Sunday, December 5, 2021

Towards Self-Reliance In Defence

The Defence Acquisition Council (DAC)’s approval for procuring Defence equipment worth Rs. 27,000 crore from domestic industry will definitely give a boost to the “Make in India” and “Atmanirbhar Bharat” initiatives of the Government. Prime Minister Narendra Modi gave a clarion call for Atma Nirbhar Bharat on May 12. Finance Minister Nirmala Sitharaman announced subsequent defence-specific reforms on May 16. Prime Minister Modi in February had set a target of 5 billion US Dollar for India’s defence exports in the next five years at the inauguration of the 11th Defence Expo in Lucknow. He had invited private players to invest in the country, which would realise the twin objectives of handsome returns on investment and making Asia’s third largest economy self-reliant in defence manufacturing. It has left no doubt in anyone’s mind as to the seriousness with which the government is pursuing defence reforms.

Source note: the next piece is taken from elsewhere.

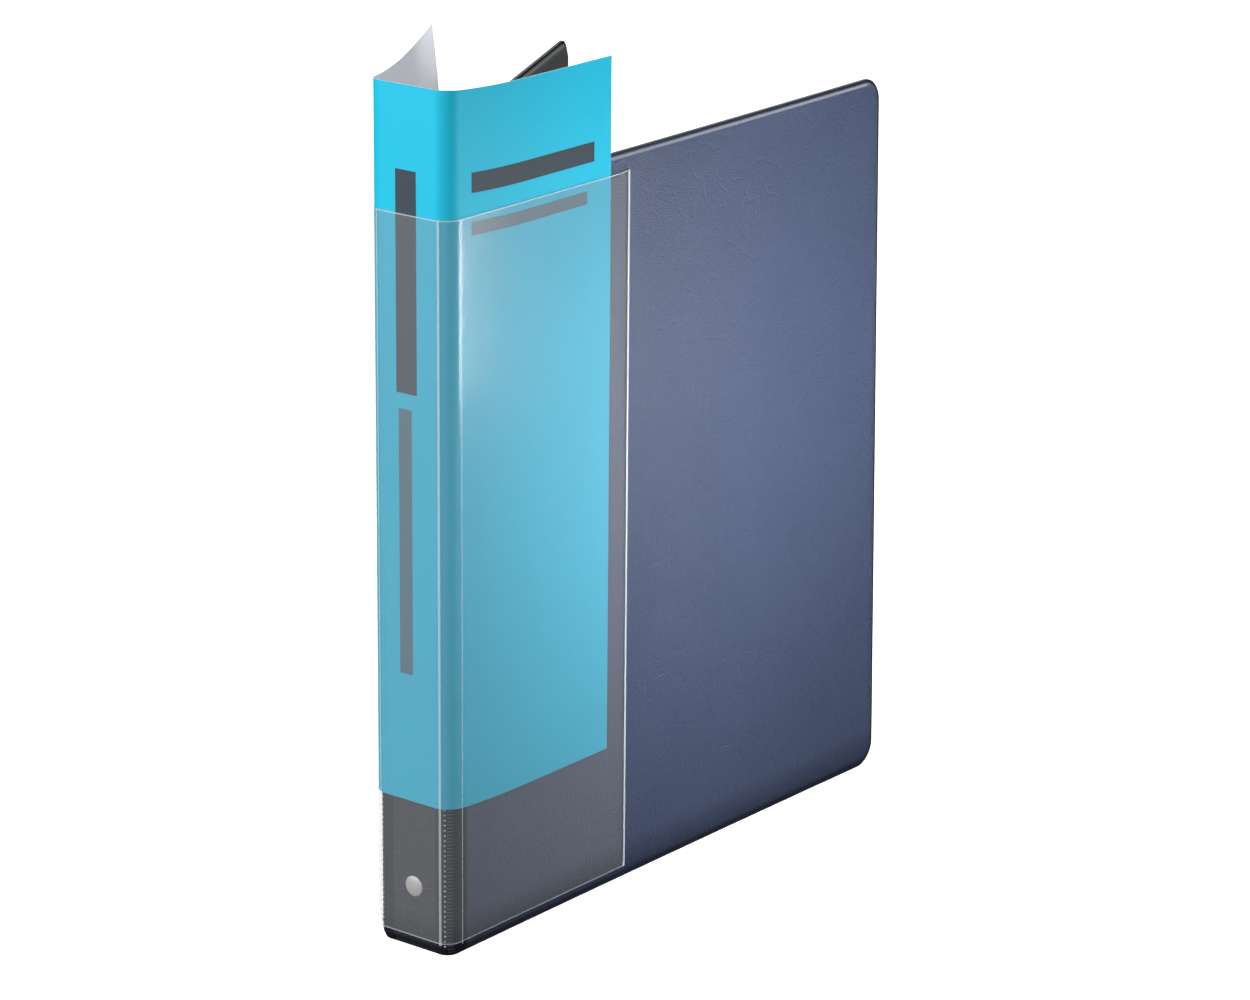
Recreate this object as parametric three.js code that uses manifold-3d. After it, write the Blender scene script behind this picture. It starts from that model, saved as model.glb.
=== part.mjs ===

These reforms aim to reduce India’s massive defence import bill. India is aiming to become self-reliant in defence manufacturing as it would be difficult for the country to keep allocating scarce resources to import expensive weapons and platforms to confront complex security challenges along the northern and western borders.

Acquisition proposals approved in the DAC’s recent meeting include the DRDO designed and developed Airborne  Early Warning & Control (AEW&C) Systems for the Indian Air Force, Next Generation (GenNext) Offshore Patrol Vessels for the Indian Navy and Modular Bridges for the Indian Army. India’s decision to become self-reliant based on the axiom that a country that depends on imports for its military equipment can never be strong and  being self-sufficient in  defence sector is linked to “self-respect” and “sovereignty“. It is worthwhile to mention that the government’s decision to make India “self-reliant” does not mean that doors are being closed for foreign investors, but signifies that more doors are being opened for companies to do manufacturing in the country. Keeping this in mind, the Foreign Direct Investment (FDI) limit in the defence sector under the automatic route has already been raised from 49% to 74%.

Earlier, the government also took a major decision to put restrictions on import of 101 weapon and military platforms, including light combat helicopters, conventional submarines and cruise missiles, under a staggered time-line till 2024. Significantly, this decision has created an opportunity to manufacture defence equipment worth ₹52,000 crore per year in India. Incidentally, Indian defence sector is one of the important drivers of the engine of growth and can raise the contribution of manufacturing from 16 per cent of GDP to 25 per cent. India has inaugurated two defence industrial corridors, in Tamil Nadu and in Uttar Pradesh, to boost the flagship ‘Make in India’ programme that in turn would attract investments as well as encourage employment generation.

Increased capabilities in defence production not only offer a great economic opportunity for the domestic industry, but also give an immense strategic advantage to the country in a fast evolving geo-political situation. Diligence and persistence to implement the desired plans are the need of the hour.  The process of indigenisation however, entails diligent perspective planning, assured budgetary support, and patience for design, development and manufacture. Also, at initial stages, the indigenous procurements come substantially more expensive, till the development and capital costs get amortized and economies of scale begin to emerge. It is for this reason that even the most developed nations, indigenise defence systems selectively.

In this context, the first step should be to implement this policy in segments in which we already have proficiency  like artillery guns, missile, multi barrel rocket launchers, some categories of radars, munitions etc. Alongside, India will have to identify areas in which it desires to become self-reliant, with time lines. In these spheres, India needs to acquire one-time operational requirements and thereafter embark on a 10-15 years budget supported, design, development, and technology acquisition and production programme.